You know what he’s like: There’s ego, but of the three in CSN, Nash seems the most outgoing. Stills was the enigmatic one, Crosby was the asshole, and Neil wasn’t there most of the time. So when the lights went down a bit after 8 p.m., Nash, dressed in a half-buttoned up black shirt and jeans, came out and dedicated “Find the Cost of Freedom” to everybody suffering in the Ukraine, which would segue into his solo tune, “Military Madness,” appropriately.

“I hope that Putin discovers what’s driving the people wild,” he sang.

After the sentimental “Wasted on the Way,” Nash revealed that during the pandemic, he had been working on an album with former Hollies bandmate—and friend of 74 years—Allan Clarke, fresh out of retirement, and dedicated the band’s “Bus Stop” to him. “I did go to America to join David and Stephen, but fuck, [The Hollies] had two no. 1 records after I left. Fuck them!” Nash rambled, to the humorous pleasure of his ex-hippie drowned crowd. “I mean that in the nicest way.”

click to enlarge PHOTO BY JOSH BRADLEY
Photo by Josh Bradley
If not for Nash, there may not have been as many hits from CSN. Sure, Crosby had “Wooden Ships,” “Almost Cut My Hair,” and “Delta,” and if you skip over "Helplessly Hoping" and “Suite: Judy Blue Eyes” on your playlist—both penned by Stills—you’re a psychopath. The workload seemed even in the band, but Nash was the lucky one who managed to compose a good chunk of the hit-worthy songs. Somewhere at Abbey Road, there’s a tape of The Hollies doing “Marrakesh Express,” which Nash hated, due to not giving off the feeling of a train. His Friday night version of it didn’t either, but sometimes, when it’s more than years later, you have to choose between original time signature, and original key. Nash chose the latter.

He gave himself a pat on the back after finishing “Immigration Man,” a Crosby-Nash composition. “It’s so weird how it seems that so many of my songs were written yesterday,” he stated very seriously.

Nash would then move to a classroom piano for the ultimate atheist anthem, “Cathedral,” which featured a special guest appearance from the Bilheimer Capitol Theatre’s mini Stonehenge dangling above Nash’s head. Ending act 1 was the Stills-penned “Love The One You’re With,” and as one does, Nash blamed his bladder for the 20-minute intermission, but came back out as strong as ever. In an effort to keep the band fresh, a few tour debuts were offered. Neil Young’s “Only Love Can Break Your Heart” moved into the sport reserved for the Joni Mitchell cover, and Nash's solo live debut of early CSN cut “Unequal Love” was dedicated to legendary archivist Joel Bernstein. “He can’t find the right woman,” Nash joked.

His solo hit, “Golden Days” rings truer now more than ever. “What happened to ‘All You Need Is Love’?/And time will always pass/There goes another day/So slowly yet so fast,” he sang.
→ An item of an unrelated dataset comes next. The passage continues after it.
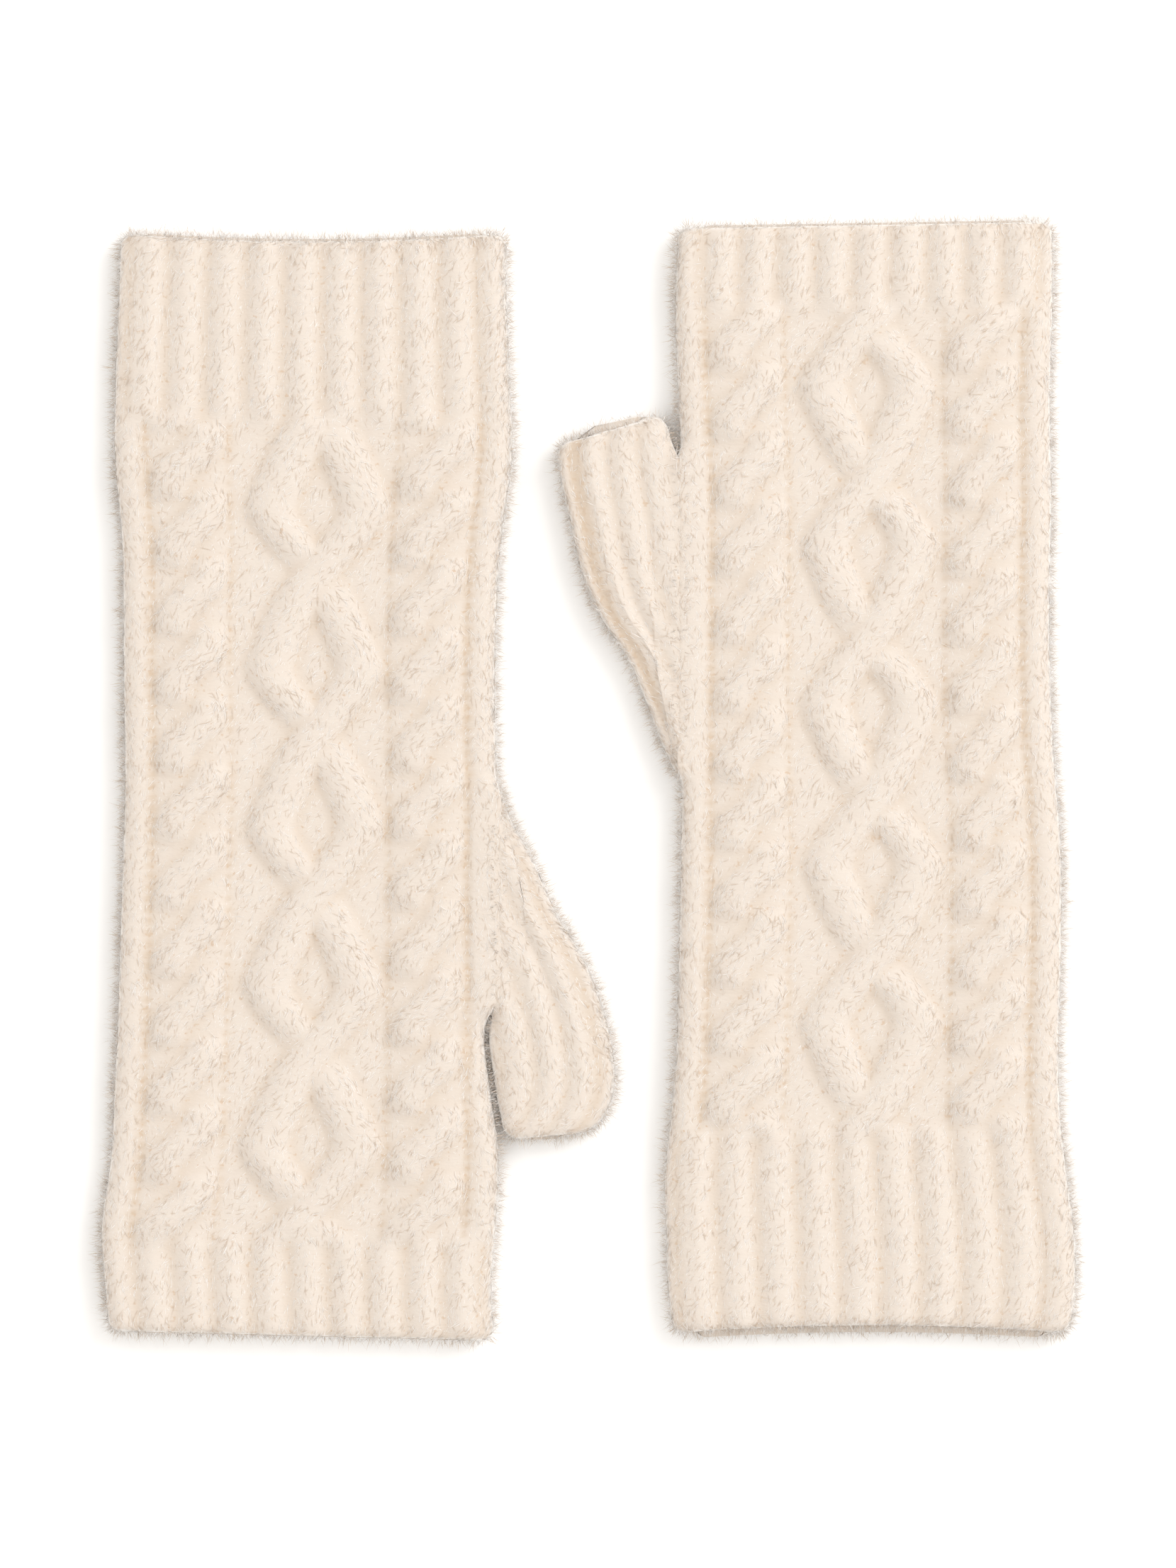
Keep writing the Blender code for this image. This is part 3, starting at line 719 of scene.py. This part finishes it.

Deep down, he’s gotta miss the hell out of his hippie brethren and must want to do at least one more project with Croz and Stills. Especially considering the fact that he dove straight into “4 + 20” right after, citing the first time Stills played it for him as one of his favorite musical memories. Another shocking appearance was “Country Girl,” one of Neil Young’s contributions to Déjà Vu that had never been played by any of CSN before this year.

click to enlarge PHOTO BY JOSH BRADLEY
Photo by Josh Bradley
The rest of Graham’s set was nothing but a gigantic singalong. You know, “Our House,” “Ohio,” and “Teach Your Children,” which this writer certainly did not cry during.

“God bless the Ukraine!” Nash closed with.

God bless him, too.

UPDATED 03/14/22 2:25 p.m. Updated to show that Nash wrote "Golden Days."